Dataset extract:
● ● ● ● ●

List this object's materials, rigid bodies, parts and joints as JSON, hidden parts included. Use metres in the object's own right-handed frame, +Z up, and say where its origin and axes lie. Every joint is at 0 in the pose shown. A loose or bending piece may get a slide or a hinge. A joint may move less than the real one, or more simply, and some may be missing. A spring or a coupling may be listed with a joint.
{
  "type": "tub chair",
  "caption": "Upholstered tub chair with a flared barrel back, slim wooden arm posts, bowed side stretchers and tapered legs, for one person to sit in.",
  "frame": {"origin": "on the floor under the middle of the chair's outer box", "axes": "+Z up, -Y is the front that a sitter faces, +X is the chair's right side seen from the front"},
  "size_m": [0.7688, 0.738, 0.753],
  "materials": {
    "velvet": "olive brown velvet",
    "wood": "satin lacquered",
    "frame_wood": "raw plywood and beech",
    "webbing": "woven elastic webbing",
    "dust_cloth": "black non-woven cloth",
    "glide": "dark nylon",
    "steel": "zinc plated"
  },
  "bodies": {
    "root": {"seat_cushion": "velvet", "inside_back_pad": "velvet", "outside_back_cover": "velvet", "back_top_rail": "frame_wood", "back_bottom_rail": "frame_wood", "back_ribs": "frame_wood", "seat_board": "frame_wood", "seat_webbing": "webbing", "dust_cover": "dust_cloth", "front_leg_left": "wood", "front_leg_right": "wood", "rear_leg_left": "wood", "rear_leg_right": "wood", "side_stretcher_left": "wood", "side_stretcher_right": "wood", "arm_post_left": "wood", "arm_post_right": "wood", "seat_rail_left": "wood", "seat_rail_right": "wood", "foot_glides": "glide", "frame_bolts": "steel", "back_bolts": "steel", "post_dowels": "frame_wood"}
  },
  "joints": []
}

● ● ● ● ●

Work required:
Type out the material again exactly as presented.

Exercise response:
List this object's materials, rigid bodies, parts and joints as JSON, hidden parts included. Use metres in the object's own right-handed frame, +Z up, and say where its origin and axes lie. Every joint is at 0 in the pose shown. A loose or bending piece may get a slide or a hinge. A joint may move less than the real one, or more simply, and some may be missing. A spring or a coupling may be listed with a joint.
{
  "type": "tub chair",
  "caption": "Upholstered tub chair with a flared barrel back, slim wooden arm posts, bowed side stretchers and tapered legs, for one person to sit in.",
  "frame": {"origin": "on the floor under the middle of the chair's outer box", "axes": "+Z up, -Y is the front that a sitter faces, +X is the chair's right side seen from the front"},
  "size_m": [0.7688, 0.738, 0.753],
  "materials": {
    "velvet": "olive brown velvet",
    "wood": "satin lacquered",
    "frame_wood": "raw plywood and beech",
    "webbing": "woven elastic webbing",
    "dust_cloth": "black non-woven cloth",
    "glide": "dark nylon",
    "steel": "zinc plated"
  },
  "bodies": {
    "root": {"seat_cushion": "velvet", "inside_back_pad": "velvet", "outside_back_cover": "velvet", "back_top_rail": "frame_wood", "back_bottom_rail": "frame_wood", "back_ribs": "frame_wood", "seat_board": "frame_wood", "seat_webbing": "webbing", "dust_cover": "dust_cloth", "front_leg_left": "wood", "front_leg_right": "wood", "rear_leg_left": "wood", "rear_leg_right": "wood", "side_stretcher_left": "wood", "side_stretcher_right": "wood", "arm_post_left": "wood", "arm_post_right": "wood", "seat_rail_left": "wood", "seat_rail_right": "wood", "foot_glides": "glide", "frame_bolts": "steel", "back_bolts": "steel", "post_dowels": "frame_wood"}
  },
  "joints": []
}